Près de 75 000 artefacts racontent l’histoire du fort Frontenac

Éliane Laberge

Une mise en chantier ne signifie pas qu’on trouvera les vestiges d’une guerre entre nations, et certainement pas de deux guerres. C’est toutefois ce qui s’est produit lors de la création du projet domiciliaire village Frontenac à Kingston. Autrefois occupé par le fort Frontenac et un port adjacent à l’époque de la Nouvelle-France, ce site a servi de base d’opérations stratégique pendant la guerre de Sept Ans et celle de 1812.

Les quelque 75 000 artefacts découverts pendant les fouilles de sauvetage archéologiques de 1984 et lors de celles qui ont été effectuées par la suite font maintenant partie de la collection nationale. « Cette collection archéologique donne vie à plusieurs chapitres très importants de notre passé, en mettant en évidence non seulement des faits militaires, mais aussi des pans économiques, sociaux et culturels de l’histoire canadienne », explique Jean-Luc Pilon, conservateur et archéologue spécialiste du  centre du Canada, au Musée canadien de l’histoire.

Le fort a revêtu de l’importance d’abord pour les Français, puis pour les Britanniques et, finalement, pour la population du Canada.

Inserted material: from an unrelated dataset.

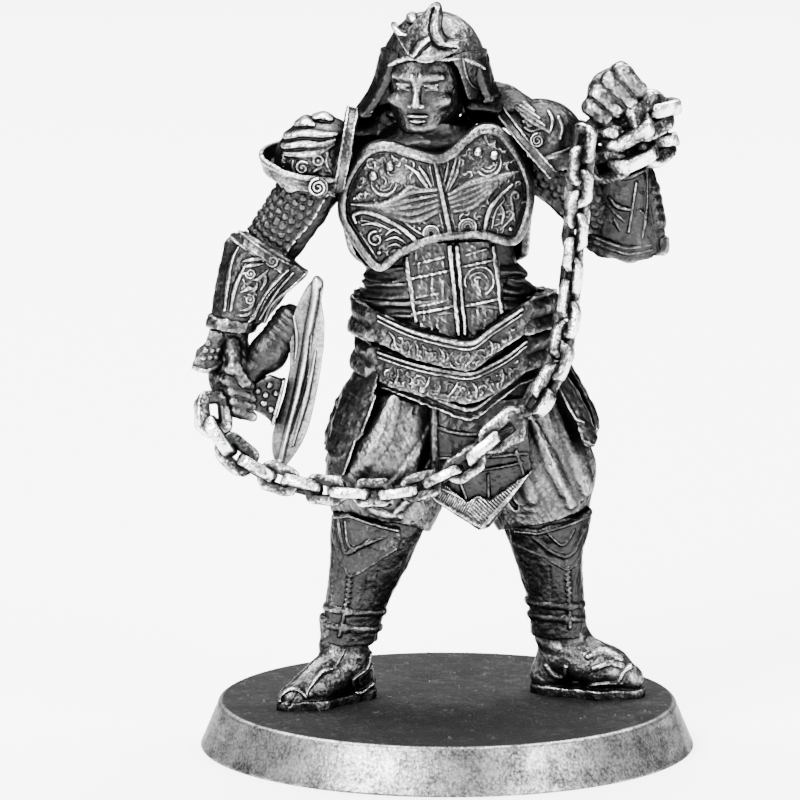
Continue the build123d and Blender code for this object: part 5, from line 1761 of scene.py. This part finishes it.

Fondé en 1673 par Louis de Buade, comte de Frontenac et gouverneur de la Nouvelle-France, le fort Frontenac a servi de poste avancé à l’ouest pour sécuriser le réseau de la traite des fourrures de la France. Situé sur le lac Ontario, il était bordé de palissades en bois, puis on l’a entouré de murailles de pierres. Les premiers navires qui ont navigué sur le lac Ontario ont été construits dans son port.

Les Autochtones qui faisaient du commerce à l’époque de la Nouvelle-France troquaient leurs fourrures contre toutes sortes de marchandises comme des perles de verre d’origine européenne comme celles-ci trouvées lors de fouilles archéologiques effectuées sur le site du fort Frontenac. Photo : Andrew Wollin, BFC Kingston.

Les Autochtones qui faisaient du commerce à l’époque de la Nouvelle-France troquaient leurs fourrures contre toutes sortes de marchandises comme des perles de verre d’origine européenne comme celles-ci trouvées lors de fouilles archéologiques effectuées sur le site du fort Frontenac. Photo : Andrew Wollin, BFC Kingston.

Pendant les 150 années suivantes, la région a été une zone vivement disputée. Les Iroquois voyaient une menace dans la présence de soldats au fort Frontenac et ont assiégé celui-ci en 1688. Au printemps de cette année-là, affaiblis par le scorbut, les soldats ont abandonné le poste. Les corps de certains défunts ont été découverts près de 300 ans plus tard lorsqu’on a voulu y construire un bâtiment.

Les Français ont réoccupé le fort plusieurs années plus tard, dans le cadre d’un ambitieux projet de colonie s’étendant de la Nouvelle-Écosse au golfe du Mexique. Durant la guerre de Sept Ans, les forces britanniques se sont emparées du fort Frontenac et ont tenté d’en démolir les structures de pierre.

Au cours des années qui ont suivi la Conquête, les opérations militaires sur le lac Ontario se sont d’abord déplacées vers l’île Carleton, puis vers le fort Henry, à l’embouchure de la rivière Cataraqui en face de l’ancien bastion français. L’ancien fort Frontenac est tombé en désuétude. Au fil du temps, le port s’est comblé. Pendant la guerre de 1812, de nouvelles casernes ont été construites sur le site de l’ancien fort. Aujourd’hui, le Collège d’état-major des Forces canadiennes occupe le même emplacement.

Un lieu aussi chargé d’histoire laisse évidemment des traces. La vaste série d’objets récupérés comprend des artefacts de toutes les époques, des silex aux chaussures et sacs en cuir bien conservés.

« Au matériel militaire s’ajoutent des articles d’usage courant qui nous rappellent que même en des terres lointaines, les gens avaient encore besoin d’objets familiers. Grâce aux vêtements et aux pièces de céramiques décoratives, comme la faïence, ils reconstituaient une partie de ce qu’ils avaient laissé derrière eux », observe Jean-Luc Pilon.

La collection comprend des documents complémentaires, comme des notes de terrain et des photographies qui aident à replacer les objets dans leur contexte archéologique d’origine. Jean-Luc Pilon souligne l’importance de la collection, remarquable par son exhaustivité. « Ensemble, les artefacts, les notes de terrain et les photographies donneront la possibilité à des générations de chercheurs de revisiter non seulement l’histoire du fort Frontenac et de Kingston, mais aussi le développement de ce pays que nous appelons aujourd’hui le Canada », conclut-il.